Auch der rheinland-pfälzische SPD-Chef Roger Lewentz zeigte sich offen. Das Wichtigste sei, dass de Bundeswehr die notwendige Ausrüstung erhalte. „Danach sollten wir über einen Dienst der Frauen und Männer für unser Land diskutieren“, sagte Lewentz. „Als ehemaliger Wehrdienstleistender war ich persönlich ein großer Fan der Wehrpflicht.“ Er wolle aber auch die Experten der Bundeswehr hören.

Ramelow will Wehrpflicht

Thüringens Ministerpräsident Bodo Ramelow sprach sich indes für eine allgemeine Wehrpflicht aus. „Im Gegensatz zu meiner Partei bin ich sowohl für eine gut ausgerüstete Bundeswehr als auch für eine allgemeine Wehrpflicht“, schrieb der Linke-Politiker in seinem Blog.
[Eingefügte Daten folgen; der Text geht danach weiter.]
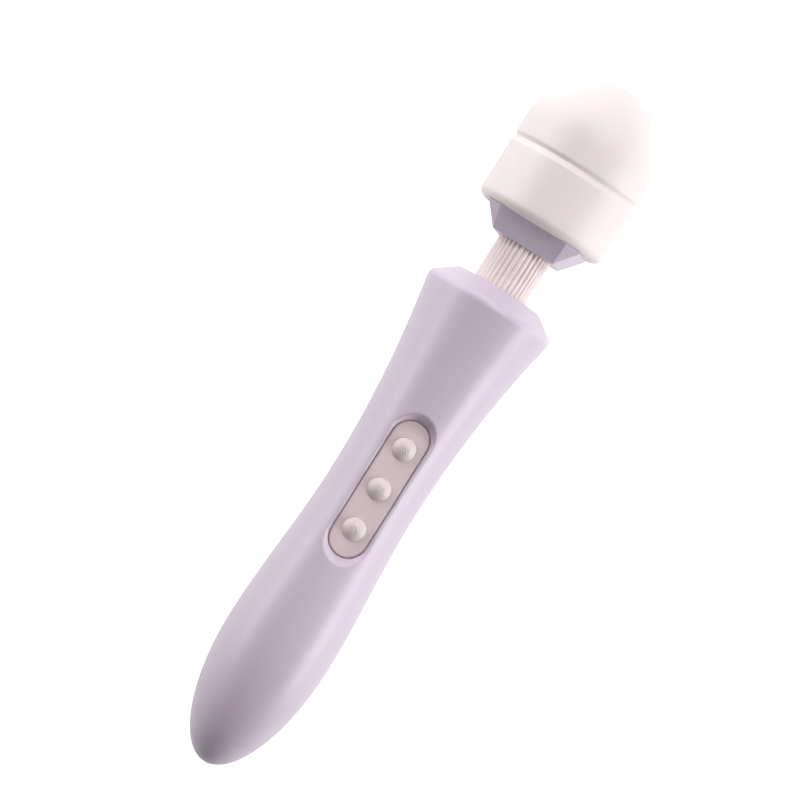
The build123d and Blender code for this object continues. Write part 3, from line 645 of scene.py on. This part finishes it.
def makeButton(name):
    low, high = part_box(f"button_{name}")
    top = high.z - axisZ
    points = [(dome["radius"] * dome["footShare"], pocket["height"] - dome["sink"])]
    points += [(dome["radius"], pocket["height"] - dome["sink"] + dome["footRise"])]
    for i in range(dome["rings"] + 1):
        distance = dome["radius"] * math.cos(math.pi / 2 * i / dome["rings"])
        points.append((distance, domeHeight(distance, top)))
    points[-1] = (0.0, top)
    points.insert(0, (0.0, points[0][1]))
    bm = bmesh.new()
    spinOutline(bm, points, dome["steps"])
    bmesh.ops.recalc_face_normals(bm, faces=bm.faces)
    turn = math.radians(dome["turn"])
    for across, along, length, slant in dome["ribs"][name]:
        x = (across * math.cos(turn) - along * math.sin(turn)) * mm
        y = (across * math.sin(turn) + along * math.cos(turn)) * mm
        seat = domeHeight(math.hypot(x, y), top)
        step = dome["probe"]
        tilt = math.atan2(domeHeight(math.hypot(x, y + step), top) - seat, step)
        lean = math.atan2(domeHeight(math.hypot(x + step, y), top) - seat, step)
        place = Matrix.Translation((x, y, seat)) @ Matrix.Rotation(tilt, 4, "X")
        place = place @ Matrix.Rotation(-lean, 4, "Y")
        place = place @ Matrix.Rotation(turn + math.radians(slant), 4, "Z")
        size = Matrix.Diagonal((dome["ribWidth"], length * mm, dome["ribHeight"], 1))
        bmesh.ops.create_uvsphere(
            bm, u_segments=dome["ribAround"], v_segments=dome["ribRings"], radius=1.0,
            matrix=place @ size,
        )
    middle = Matrix.Translation((0, tailY + buttonZ[name], axisZ))
    return newPiece(f"button_{name}_dome", bm, finishes["button_grey"], place=middle)


for name in buttonNames:
    button = makeButton(name)
    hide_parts(f"button_{name}")
    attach(button, f"{name}_button")
print("buttons ready")


# Neck: a ribbed sleeve, and the spring and wires inside it, each split in two at mid-neck
neck = {
    "crestR": 12.5 * mm, "deep": 0.85 * mm, "ribs": 34, "perRib": 10, "shape": 0.75,
    "wall": 1.0 * mm, "rings": 16, "sharp": 60,
}
sleeveLow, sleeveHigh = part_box("neck_sleeve")
bendJoint = next(j for j in frame["joints"] if j["name"] == "neck_bend_sideways")
pivotY = bendJoint["pos_m"][1]


def bendPieces(lower, upper, node):
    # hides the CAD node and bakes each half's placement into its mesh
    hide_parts(node)
    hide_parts(node)
    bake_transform(lower)
    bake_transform(upper)


def makeSleeveHalf(name, low, high):
    bm = bmesh.new()
    ring = []
    count = neck["ribs"] * neck["perRib"]
    for i in range(count):
        angle = 2 * math.pi * i / count
        crest = abs(math.sin(neck["ribs"] * angle / 2)) ** neck["shape"]
        radius = neck["crestR"] - neck["deep"] * (1 - crest)
        ring.append(bm.verts.new((radius * math.cos(angle), radius * math.sin(angle), low)))
    edges = [bm.edges.new((ring[i], ring[(i + 1) % count])) for i in range(count)]
    step = (high - low) / neck["rings"]
    for _ in range(neck["rings"]):
        grown = bmesh.ops.extrude_edge_only(bm, edges=edges)["geom"]
        edges = [item for item in grown if isinstance(item, bmesh.types.BMEdge) and item.is_boundary]
        verts = [item for item in grown if isinstance(item, bmesh.types.BMVert)]
        bmesh.ops.translate(bm, verts=verts, vec=(0, 0, step))
    thicken(bm, neck["wall"])
    piece = newPiece(name, bm, finishes["neck_silicone"], sharpAngle=neck["sharp"])
    return piece


pivotZ = pivotY - tailY
sleeveLower = makeSleeveHalf("neckSleeveLower", sleeveLow.y - tailY, pivotZ)
sleeveUpper = makeSleeveHalf("neckSleeveUpper", pivotZ, sleeveHigh.y - tailY)
bendPieces(sleeveLower, sleeveUpper, "neck_sleeve")


def halfOfNode(node, name, slotName, keepHigh):
    # a merged copy of a CAD node, cut at mid-neck and closed
    bm = bmesh.new()
    bm.from_mesh(frame["nodes"][node].data)
    bmesh.ops.remove_doubles(bm, verts=bm.verts, dist=mergeGap)
    cut = bmesh.ops.bisect_plane(
        bm, geom=bm.verts[:] + bm.edges[:] + bm.faces[:], plane_co=(0, pivotY, 0),
        plane_no=(0, 1, 0), clear_inner=keepHigh, clear_outer=not keepHigh,
    )["geom_cut"]
    edges = [item for item in cut if isinstance(item, bmesh.types.BMEdge)]
    bmesh.ops.holes_fill(bm, edges=edges, sides=0)
    piece = newPiece(name, bm, finishes[slotName], place=Matrix.Identity(4))
    return piece


for node, slotName in (("neck_spring", "steel"), ("motor_wires", "wire_insulation")):
    bendPieces(
        halfOfNode(node, f"{node}_lower", slotName, False),
        halfOfNode(node, f"{node}_upper", slotName, True),
        node,
    )
print("neck ready")


# Collar: square below, eight-sided above, in gloss plastic with crisp edges
collar = {
    "bottom": 14.8 * mm, "top": 22.8 * mm, "corner": 27.61 * mm, "turn": -12.5,
    "edge": 0.4 * mm, "edgeSegments": 4, "bore": 12.8 * mm, "boreSteps": 96, "boreDeep": 4,
    "cutGap": 1e-7, "mergeGap": 1e-5, "cornerAngle": 0.1, "sharp": 50,
}


def makeCollar(values):
    low, high = collarLow.y - tailY, collarHigh.y - tailY
    bm = bmesh.new()
    bmesh.ops.create_cube(bm, size=2.0)
    for vert in bm.verts:
        top = vert.co.z > 0
        half = values["top"] if top else values["bottom"]
        vert.co = Vector((vert.co.x * half, vert.co.y * half, high if top else low))
    bottomOut = values["bottom"] * math.sqrt(2)
    steep = (values["corner"] - bottomOut) / (high - low)
    for i in range(4):
        angle = math.radians(45 + 90 * i)
        outward = Vector((math.cos(angle), math.sin(angle), -steep)).normalized()
        start = Vector((math.cos(angle) * bottomOut, math.sin(angle) * bottomOut, low))
        cut = bmesh.ops.bisect_plane(
            bm, geom=bm.verts[:] + bm.edges[:] + bm.faces[:], dist=values["cutGap"],
            plane_co=start, plane_no=outward, clear_outer=True,
        )["geom_cut"]
        edges = [item for item in cut if isinstance(item, bmesh.types.BMEdge)]
        bmesh.ops.holes_fill(bm, edges=edges, sides=0)
    bmesh.ops.remove_doubles(bm, verts=bm.verts, dist=values["mergeGap"])
    bmesh.ops.recalc_face_normals(bm, faces=bm.faces)
    sides = [e for e in bm.edges if e.calc_face_angle(0) > values["cornerAngle"]]
    bmesh.ops.bevel(
        bm, geom=sides, offset=values["edge"], segments=values["edgeSegments"], profile=0.5,
        affect="EDGES", material=-1, clamp_overlap=True,
    )
    turn = Matrix.Rotation(math.radians(values["turn"]), 4, "Z")
    bmesh.ops.transform(bm, matrix=turn, verts=bm.verts)
    solid = newPiece("collarBlank", bm, finishes["collar_lilac"], place=Matrix.Identity(4))
    drill = bmesh.new()
    middle = Matrix.Translation((0, 0, (low + high) / 2))
    bmesh.ops.create_cone(
        drill, cap_ends=True, segments=values["boreSteps"], radius1=values["bore"],
        radius2=values["bore"], depth=values["boreDeep"] * (high - low), matrix=middle,
    )
    cutter = newPiece("collarDrill", drill, finishes["collar_lilac"], place=Matrix.Identity(4))
    mesh = applyBoolean(solid, cutter)
    bm = bmesh.new()
    bm.from_mesh(mesh)
    for blank in (solid, cutter):
        bpy.data.objects.remove(blank)
    piece = newPiece("headCollar", bm, finishes["collar_lilac"], sharpAngle=values["sharp"])
    piece.modifiers.new("evenNormals", "WEIGHTED_NORMAL").keep_sharp = True
    return piece


headCollar = makeCollar(collar)
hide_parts("head_collar")
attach(headCollar, "head")
print("collar ready")


# Head cap: one thick silicone cup with a rounded foot and a soft groove
cap = {
    "radius": (capHigh.x - capLow.x) / 2, "round": 4.3 * mm, "grooveLow": 26.4 * mm,
    "grooveWide": 4.4 * mm, "grooveDeep": 1.2 * mm, "grooveFootShare": 0.6,
    "grooveEdge": 1.6 * mm, "grooveFoot": 0.7 * mm, "mouth": 16.1 * mm, "wall": 3.0 * mm,
    "steps": 160, "domeSteps": 44, "footSteps": 12, "lowSteps": 10, "highSteps": 5,
    "grooveSteps": 6, "grooveClear": 1.2 * mm, "mouthRound": 0.4 * mm, "skin": 1.6 * mm,
    "sharp": 50,
}


def makeCap(values):
    low = capLow.y - tailY
    radius = values["radius"]
    high = capHigh.y - tailY
    domeZ = high - radius
    grooveZ = low + values["grooveLow"]
    footZ = grooveZ + values["grooveWide"] * values["grooveFootShare"]
    middle = (radius - values["grooveDeep"], footZ)
    upperEdge = (radius, grooveZ + values["grooveWide"])
    foot = cornerPoints((0, low), (radius, low), (radius, grooveZ), values["round"], values["footSteps"])
    mouth, mouthRound = values["mouth"], values["mouthRound"]
    points = [(mouth, low + values["wall"]), (mouth, low + mouthRound), (mouth + mouthRound, low)]
    points += foot
    clear, count = values["grooveClear"], values["lowSteps"]
    for i in range(1, count):
        points.append((radius, foot[-1][1] + (grooveZ - clear - foot[-1][1]) * i / count))
    edge, steps = values["grooveEdge"], values["grooveSteps"]
    points += cornerPoints(points[-1], (radius, grooveZ), middle, edge, steps)
    points += cornerPoints((radius, grooveZ), middle, upperEdge, values["grooveFoot"], steps)
    points += cornerPoints(middle, upperEdge, (radius, domeZ), edge, steps)
    count = values["highSteps"]
    for i in range(1, count):
        points.append((radius, upperEdge[1] + clear + (domeZ - upperEdge[1] - clear) * i / count))
    points += arcPoints((0, domeZ), radius, 0, 90, values["domeSteps"])
    points[-1] = (0.0, high)
    bm = bmesh.new()
    spinOutline(bm, points, values["steps"])
    thicken(bm, values["skin"])
    return newPiece("headCapSkin", bm, finishes["head_silicone"], sharpAngle=values["sharp"])


headCap = makeCap(cap)
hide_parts("head_cap")
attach(headCap, "head")
print("head cap ready")


# Floor, lights and surroundings
stage = {
    "floor": 6.0, "floorCells": 4, "floorColor": (0.9, 0.9, 0.9), "floorRough": 0.9,
    "glowColor": (1, 1, 1), "glow": 0.82, "fill": 0.22,
    "sky": (1.0, 0.985, 1.0), "skyPower": 0.055,
    # each light: its place, its two sizes and its power; all look at the middle of the wand
    "lights": {
        "rightStrip": {"place": (0.80, 0.00, 0.30), "size": (0.6, 0.35), "power": 4.9},
        "leftStrip": {"place": (-0.80, 0.12, 0.30), "size": (0.9, 0.30), "power": 3.7},
        "headStrip": {"place": (-0.30, 0.95, 0.45), "size": (0.7, 0.40), "power": 3.8},
        "high": {"place": (0.22, 0.80, 1.30), "size": (0.5, 0.5), "power": 7.2},
    },
}


def makeFloor(values):
    bm = bmesh.new()
    cells = values["floorCells"]
    bmesh.ops.create_grid(bm, x_segments=cells, y_segments=cells, size=values["floor"] / 2)
    material = bpy.data.materials.new("floorPaper")
    material.use_nodes = True
    shader = material.node_tree.nodes["Principled BSDF"]
    shader.inputs["Base Color"].default_value = (*values["floorColor"], 1)
    shader.inputs["Roughness"].default_value = values["floorRough"]
    shader.inputs["Emission Color"].default_value = (*values["glowColor"], 1)
    # the paper is bright to the eye and lights the wand less than it shows
    nodes, links = material.node_tree.nodes, material.node_tree.links
    path, strength = nodes.new("ShaderNodeLightPath"), nodes.new("ShaderNodeMapRange")
    strength.inputs["To Min"].default_value = values["fill"]
    strength.inputs["To Max"].default_value = values["glow"]
    links.new(path.outputs["Is Camera Ray"], strength.inputs["Value"])
    links.new(strength.outputs["Result"], shader.inputs["Emission Strength"])
    floor = newPiece("floorSheet", bm, material, place=Matrix.Identity(4))


def makeLights(values):
    aim = Vector((0, 0, axisZ))
    for name, light in values["lights"].items():
        data = bpy.data.lights.new(name, "AREA")
        data.energy = light["power"]
        data.shape = "RECTANGLE"
        data.size, data.size_y = light["size"]
        item = bpy.data.objects.new(name, data)
        item.location = light["place"]
        facing = aim - item.location
        item.rotation_euler = facing.to_track_quat("-Z", "Y").to_euler()
        bpy.context.scene.collection.objects.link(item)
    world = bpy.data.worlds.new("studio")
    world.use_nodes = True
    sky = world.node_tree.nodes["Background"]
    sky.inputs["Color"].default_value = (*values["sky"], 1)
    sky.inputs["Strength"].default_value = values["skyPower"]
    bpy.context.scene.world = world
    bpy.context.scene.view_settings.view_transform = "Standard"


makeFloor(stage)
makeLights(stage)
print("stage ready")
Allerdings müsse beides modern gestaltet „und der Auftrag der Truppe so klar formuliert sein, dass sich die Bevölkerung hinter ihren Zielen vereinigen kann“.

In dem Tagebucheintrag, den Ramelow bereits am Dienstag veröffentlichte, plädierte der 66-Jährige für eine „Parlamentsarmee der Landesverteidigung“. Seiner Ansicht nach sollte eine solche Armee auf Verteidigung beschränkt sein – ohne Auslandseinsätze wie in Afghanistan oder in Mali.

Er sehe wenig Sinn in einer Wiedereinführung der Wehrpflicht, sagte wiederum CSU-Chef Markus Söder. Auch gegenüber einer allgemeinen Dienstpflicht sei er sehr skeptisch. Er sehe einerseits ein verfassungsrechtliches Problem, wenn junge Menschen zu einem einjährigen Dienst verpflichtet würden. Zudem würde der Plan „ein enormes Maß an zusätzlicher Bürokratie“ bedeuten. Nach zwei Jahren Corona-Pandemie sei nun nicht die Zeit, „junge Menschen zusätzlich zu verunsichern“, sagte der bayerische Ministerpräsident in München.